----- MATERIAL PROVIDED

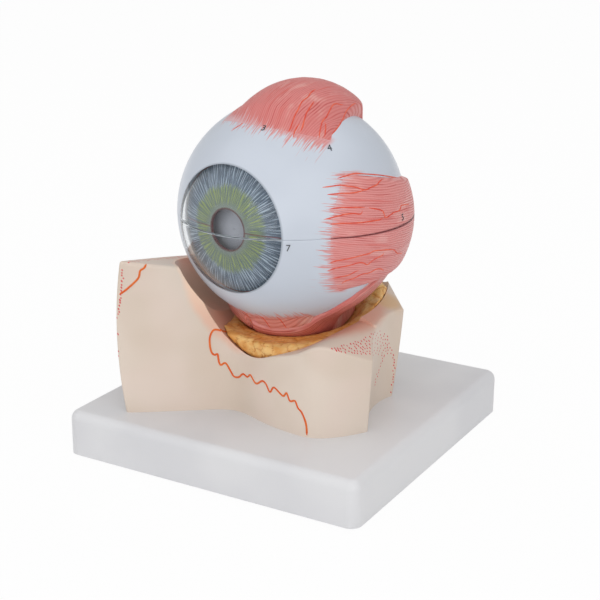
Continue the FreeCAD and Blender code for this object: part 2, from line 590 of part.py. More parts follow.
def base_tray():
    """Moulded tray, open below, with cross ribs and bosses for the pads and the bone's screws."""
    tray = rounded_block(STAND_WIDTH, STAND_HEIGHT, STAND_CORNER, TRAY_FLOOR)
    top_edges = [edge for edge in tray.Edges if abs(edge.CenterOfMass.z - TRAY_TOP) < 0.01]
    tray = tray.makeFillet(STAND_EDGE, top_edges)
    hollow = rounded_block(STAND_WIDTH - 2 * STAND_WALL, STAND_HEIGHT - STAND_WALL,
                           STAND_CORNER - STAND_WALL, TRAY_FLOOR)
    tray = tray.cut(hollow)
    span = STAND_WIDTH - 2 * STAND_WALL
    rib_height = STAND_HEIGHT - STAND_WALL - RIB_SETBACK
    rib_foot = TRAY_FLOOR + RIB_SETBACK
    half = RIB_THICKNESS / 2
    adds = [Part.makeBox(RIB_THICKNESS, span, rib_height, Vector(-half, -span / 2, rib_foot)),
            Part.makeBox(span, RIB_THICKNESS, rib_height, Vector(-span / 2, -half, rib_foot))]
    for place in foot_places():
        foot = place + Z_AXIS * TRAY_FLOOR
        adds.append(Part.makeCylinder(FOOT_BOSS_RADIUS, STAND_HEIGHT - STAND_WALL, foot))
    for x, y in SCREW_PLACES:
        foot = Vector(x, y, TRAY_TOP - STAND_WALL - SCREW_BOSS_HEIGHT)
        adds.append(Part.makeCylinder(SCREW_BOSS_RADIUS, SCREW_BOSS_HEIGHT, foot))
    tray = tray.fuse(adds)
    for place in foot_places():
        seat = place + Z_AXIS * TRAY_FLOOR
        tray = tray.cut(Part.makeCylinder(FOOT_RADIUS, FOOT_RECESS, seat))
    for x, y in SCREW_PLACES:
        tray = tray.cut(Part.makeCylinder(SCREW_RADIUS + SCREW_CLEARANCE, TRAY_TOP, Vector(x, y, 0)))
    return clean(tray)


def base_feet():
    height = FOOT_STANDOFF + FOOT_RECESS
    pads = []
    for place in foot_places():
        pad = Part.makeCylinder(FOOT_RADIUS, height, place)
        rim = [edge for edge in pad.Edges if edge.CenterOfMass.z < 0.01 and len(edge.Vertexes) == 1]
        pads.append(pad.makeFillet(FOOT_STANDOFF / 2, rim))
    return Part.makeCompound(pads)


def orbit_screws():
    """Pan-head screws, up through the tray into the bone."""
    head_top = TRAY_TOP - STAND_WALL - SCREW_BOSS_HEIGHT
    screws = []
    for x, y in SCREW_PLACES:
        shank_length = TRAY_TOP + SCREW_GRIP - head_top
        shank = Part.makeCylinder(SCREW_RADIUS, shank_length, Vector(x, y, head_top))
        head_foot = Vector(x, y, head_top - SCREW_HEAD_HEIGHT)
        head = Part.makeCylinder(SCREW_HEAD_RADIUS, SCREW_HEAD_HEIGHT, head_foot)
        low = [edge for edge in head.Edges
               if abs(edge.CenterOfMass.z - head_top + SCREW_HEAD_HEIGHT) < 0.01 and len(edge.Vertexes) == 1]
        head = head.makeFillet(SCREW_HEAD_HEIGHT / 2, low)
        screws.append(clean(head.fuse(shank)))
    return Part.makeCompound(screws)


# ================================================================ bone and fat
def bone_section(height, nasal, temple, rear_lean, inset):
    """Level outline of the bone; nasal, temple and rear_lean push its sides and rear corner out."""
    nasal_share = nasal / abs(BONE_NASAL_FRONT[0])
    temple_share = temple / BONE_TEMPLE_FRONT[0]

    def lift(point):
        share = nasal_share if point[0] < 0 else temple_share
        back = rear_lean if point == BONE_TEMPLE_REAR else 0.0
        return Vector(point[0] * (1 + share), point[1] + inset + back, height)

    front = [BONE_NASAL_FRONT] + BONE_FRONT + [BONE_TEMPLE_FRONT]
    temple_side = [BONE_TEMPLE_FRONT] + BONE_TEMPLE_SIDE + [BONE_TEMPLE_REAR]
    back = [BONE_TEMPLE_REAR] + BONE_BACK + [BONE_APEX_TEMPLE]
    nasal_side = [BONE_APEX_NASAL] + BONE_NASAL_SIDE + [BONE_NASAL_FRONT]
    edges = [spline([lift(p) for p in run]) for run in (front, temple_side, back)]
    edges += polyline([lift(BONE_APEX_TEMPLE), lift(BONE_APEX_NASAL)])
    edges.append(spline([lift(p) for p in nasal_side]))
    return Part.Wire(edges)


def bone_block(inset=0.0):
    """The bone's outer walls, lofted from the stand up past its rim; inset moves them back."""
    sections = [bone_section(TRAY_TOP, 0.0, 0.0, 0.0, inset),
                bone_section(BONE_WAIST, NASAL_BULGE, TEMPLE_BULGE, TEMPLE_REAR_LEAN, inset),
                bone_section(BONE_CROWN, NASAL_LEAN, TEMPLE_LEAN, TEMPLE_REAR_LEAN, inset)]
    return Part.makeLoft(sections, True, False)


def above(profile, y_from, y_to):
    """Everything over a rim drawn as (sideways, height) points, between two depths."""
    roof = 2 * BONE_CROWN
    rim = [Vector(x, y_from, z) for x, z in profile]
    closing = [rim[-1], Vector(rim[-1].x, y_from, roof), Vector(rim[0].x, y_from, roof), rim[0]]
    return face_of([spline(rim)] + polyline(closing)).extrude(Vector(0, y_to - y_from, 0))


def socket():
    """Room that the bone leaves for the eyeball and its bed of fat."""
    bowl = Part.Ellipse(Vector(0, SOCKET_DEPTH, 0), Vector(SOCKET_HALF_WIDTH, 0, 0), Vector(0, 0, 0))
    axis = polyline([Vector(-SOCKET_HALF_WIDTH, 0, 0), Vector(SOCKET_HALF_WIDTH, 0, 0)])
    profile = face_of([bowl.toShape(-math.pi / 2, math.pi / 2)] + axis)
    room = profile.revolve(Vector(0, 0, 0), Vector(1, 0, 0), 360)
    room.translate(SOCKET_CENTRE)
    room = room.common(Part.makeSphere(SOCKET_LIMIT, EYE_CENTRE))
    return room.fuse(Part.makeSphere(EYE_ROOM, EYE_CENTRE))


def over_nasal_top():
    """Everything over the sloping nasal top."""
    size = 4 * STAND_WIDTH
    block = Part.makeBox(size, size, size, Vector(-size / 2, -size / 2, 0))
    block.rotate(Vector(0, 0, 0), Vector(1, 0, 0), -NASAL_TOP_FALL)
    block.translate(Vector(BONE_FRONT[0][0], BONE_FRONT[0][1], NASAL_TOP))
    return block


def bone_shell():
    """Outer walls and stepped rim, with softened edges, before the socket is taken out."""
    middle = EYE_CENTRE.y
    bone = bone_block().cut(over_nasal_top())
    bone = bone.cut(above(RIM_FRONT + RIM_TEMPLE, -2 * STAND_WIDTH, middle))
    bone = clean(bone.cut(above(RIM_BACK, middle, 2 * STAND_WIDTH)))
    walls = [face for face in bone.Faces
             if face.BoundBox.ZMin < TRAY_TOP + BONE_SOFTENING < face.BoundBox.ZMax]
    soft = [edge for edge in bone.Edges if edge.BoundBox.ZMax > TRAY_TOP + BONE_SOFTENING
            and any(edge.isSame(border) for wall in walls for border in wall.Edges)]
    return bone.makeFillet(BONE_SOFTENING, soft)


def orbit_bone():
    """Cast block of the orbit's floor and walls, waisted on the nose side, with its stepped rim."""
    bone = bone_shell().cut(socket())
    bone = bone.cut(into_place(Part.makeCylinder(PEG_RADIUS, PEG_ROOT, Vector(0, 0, -PEG_ROOT))))
    for x, y in SCREW_PLACES:
        bone = bone.cut(Part.makeCylinder(SCREW_RADIUS, TRAY_TOP + SCREW_GRIP, Vector(x, y, 0)))
    return clean(bone)


def fat_ring_place(radius, turn, depth):
    """A point of the fat's tilted ring, about the upright axis through the lower rectus."""
    centre = into_place(Part.Vertex(Vector(0, LOWER_MUSCLE["back"], 0))).Point
    rise = radius * math.sin(turn) * math.tan(math.radians(FAT_TILT))
    return centre + Vector(radius * math.cos(turn), radius * math.sin(turn), rise - depth)


def fat_roll():
    """Filled ring with a rounded top edge, tilted up to the back."""
    foot = -SOCKET_LIMIT
    inner, crest, outer = [Vector(radius, 0, FAT_CREST[1] - depth)
                           for radius, depth in (FAT_INNER_EDGE, FAT_CREST, FAT_OUTER_EDGE)]
    floor = [outer, Vector(outer.x, 0, foot), Vector(0, 0, foot), Vector(0, 0, inner.z), inner]
    roll = face_of([arc(inner, crest, outer)] + polyline(floor))
    roll = roll.revolve(Vector(0, 0, 0), Z_AXIS, 360)
    roll.rotate(Vector(0, 0, 0), Vector(1, 0, 0), FAT_TILT)
    roll.translate(fat_ring_place(0.0, 0.0, FAT_CREST[1]))
    return roll


def orbital_fat():
    """Bed of fat between bone and eyeball, with a rolled, lobed edge."""
    lobes = []
    for index in range(FAT_LOBES):
        place = fat_ring_place(FAT_LOBE_RING, 2 * math.pi * index / FAT_LOBES, FAT_LOBE_DEPTH)
        lobes.append(Part.makeSphere(FAT_LOBE_RADIUS, place))
    fat = fat_roll().common(socket()).fuse(lobes).common(bone_block(FAT_INSET)).cut(orbit_bone_walls())
    muscle_room = muscle_spindle(LOWER_MUSCLE, FAT_GAP).mirror(Vector(0, 0, 0), Z_AXIS)
    oblique_room = Part.makeSphere(OBLIQUE_RADIUS + FAT_GAP)
    fat = fat.cut(into_place(muscle_room)).cut(into_place(oblique_room))
    fat = fat.cut(into_place(Part.makeCylinder(PEG_RADIUS, PEG_ROOT, Vector(0, 0, -PEG_ROOT))))
    return clean(fat)


def orbit_bone_walls():
    """Bone that the fat's outer lobes must not enter."""
    return bone_block().cut(socket())


# ================================================================ build
def build():
    superior = straight_muscle(UPPER_MUSCLE)
    lateral = {upper: side_muscle_half(False, upper) for upper in (True, False)}
    medial = {upper: side_muscle_half(True, upper) for upper in (True, False)}
    in_eye = {
        "sclera_lower": sclera_half(False),
        "cornea_lower": cornea_half(False),
        "lateral_rectus_lower": lateral[False],
        "medial_rectus_lower": medial[False],
        "inferior_rectus": inferior_rectus(),
        "inferior_oblique": inferior_oblique(lateral[False]),
        "optic_nerve_lower": optic_nerve_half(False),
        "optic_sheath_lower": optic_sheath_half(False),
        "sclera_dowels": dowels(SCLERA_WALL / 2, SCLERA_DOWEL_RADIUS, DOWEL_REACH),
        "choroid_lower": choroid_half(False),
        "retina_lower": retina_half(False),
        "ciliary_body_lower": ciliary_half(False),
        "iris_lower": iris_half(False),
        "choroid_dowels": dowels(CHOROID_OUTER + CHOROID_WALL / 2, CHOROID_DOWEL_RADIUS, DOWEL_REACH),
        "vitreous_body": vitreous_body(),
        "lens": lens(),
        "choroid_upper": choroid_half(True),
        "retina_upper": retina_half(True),
        "ciliary_body_upper": ciliary_half(True),
        "iris_upper": iris_half(True),
        "sclera_upper": sclera_half(True),
        "cornea_upper": cornea_half(True),
        "superior_rectus": superior,
        "superior_oblique": superior_oblique(superior),
        "lateral_rectus_upper": lateral[True],
        "medial_rectus_upper": medial[True],
        "optic_nerve_upper": optic_nerve_half(True),
        "optic_sheath_upper": optic_sheath_half(True),
        "eyeball_peg": eyeball_peg(),
    }
    parts = {name: into_place(shape) for name, shape in in_eye.items()}
    parts["base_tray"] = base_tray()
    parts["base_feet"] = base_feet()
    parts["orbit_screws"] = orbit_screws()
    parts["orbit_bone"] = orbit_bone()
    parts["orbital_fat"] = orbital_fat()
    return parts


os.makedirs("parts", exist_ok=True)
for name, shape in build().items():
    shape.exportStep("parts/" + name + ".step")
    print(name, "solids", len(shape.Solids), "valid", shape.isValid(), "volume", round(shape.Volume))
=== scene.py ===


# %% [markdown]
# # A teaching model of the eye, dressed for the camera
# The part was made in CAD as a nest of shells that open on one level seam. This lesson loads those solids
# as a fixed frame and gives every surface the look of painted, moulded plastic: an eyeball with muscle
# stumps, a clear cornea over a painted iris, a bed of fat, and a cast block of bone on a plain white stand.

# %% Load the frame
import bmesh
import bpy
import math
import random
from mathutils import Matrix, Vector, noise
from mathutils.bvhtree import BVHTree


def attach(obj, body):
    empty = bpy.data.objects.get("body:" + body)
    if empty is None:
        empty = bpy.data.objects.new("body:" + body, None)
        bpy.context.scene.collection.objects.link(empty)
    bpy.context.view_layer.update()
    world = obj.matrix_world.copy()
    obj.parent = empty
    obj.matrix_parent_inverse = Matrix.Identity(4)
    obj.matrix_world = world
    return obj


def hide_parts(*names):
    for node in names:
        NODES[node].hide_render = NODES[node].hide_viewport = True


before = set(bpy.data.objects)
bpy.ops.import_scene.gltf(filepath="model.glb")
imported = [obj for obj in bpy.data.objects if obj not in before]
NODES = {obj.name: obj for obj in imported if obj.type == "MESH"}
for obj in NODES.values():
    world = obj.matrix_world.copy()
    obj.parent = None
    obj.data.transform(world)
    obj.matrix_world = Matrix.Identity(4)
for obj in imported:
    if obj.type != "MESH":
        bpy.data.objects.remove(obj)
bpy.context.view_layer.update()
MM = 0.001                    # a millimetre in the scene's metres

# %% [markdown]
# ## The eye's own frame
# Everything round in the eye is easiest to draw in the eye's own frame: X to the temple, Y backwards along
# the optical axis, Z up, in millimetres. One matrix takes such a drawing to its place over the stand. It
# could be typed into every object instead, but a finished piece keeps its object at the origin, so the
# matrix is applied to the mesh.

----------

TO BE DONE ::
Transcribe precisely the lines between the one that contains "return parts" and the one that contains "bpy.data.objects.remove(obj)", counting those two lines as part of the range.

SOLUTION TO THE PROBLEM ::
    return parts


os.makedirs("parts", exist_ok=True)
for name, shape in build().items():
    shape.exportStep("parts/" + name + ".step")
    print(name, "solids", len(shape.Solids), "valid", shape.isValid(), "volume", round(shape.Volume))
=== scene.py ===


# %% [markdown]
# # A teaching model of the eye, dressed for the camera
# The part was made in CAD as a nest of shells that open on one level seam. This lesson loads those solids
# as a fixed frame and gives every surface the look of painted, moulded plastic: an eyeball with muscle
# stumps, a clear cornea over a painted iris, a bed of fat, and a cast block of bone on a plain white stand.

# %% Load the frame
import bmesh
import bpy
import math
import random
from mathutils import Matrix, Vector, noise
from mathutils.bvhtree import BVHTree


def attach(obj, body):
    empty = bpy.data.objects.get("body:" + body)
    if empty is None:
        empty = bpy.data.objects.new("body:" + body, None)
        bpy.context.scene.collection.objects.link(empty)
    bpy.context.view_layer.update()
    world = obj.matrix_world.copy()
    obj.parent = empty
    obj.matrix_parent_inverse = Matrix.Identity(4)
    obj.matrix_world = world
    return obj


def hide_parts(*names):
    for node in names:
        NODES[node].hide_render = NODES[node].hide_viewport = True


before = set(bpy.data.objects)
bpy.ops.import_scene.gltf(filepath="model.glb")
imported = [obj for obj in bpy.data.objects if obj not in before]
NODES = {obj.name: obj for obj in imported if obj.type == "MESH"}
for obj in NODES.values():
    world = obj.matrix_world.copy()
    obj.parent = None
    obj.data.transform(world)
    obj.matrix_world = Matrix.Identity(4)
for obj in imported:
    if obj.type != "MESH":
        bpy.data.objects.remove(obj)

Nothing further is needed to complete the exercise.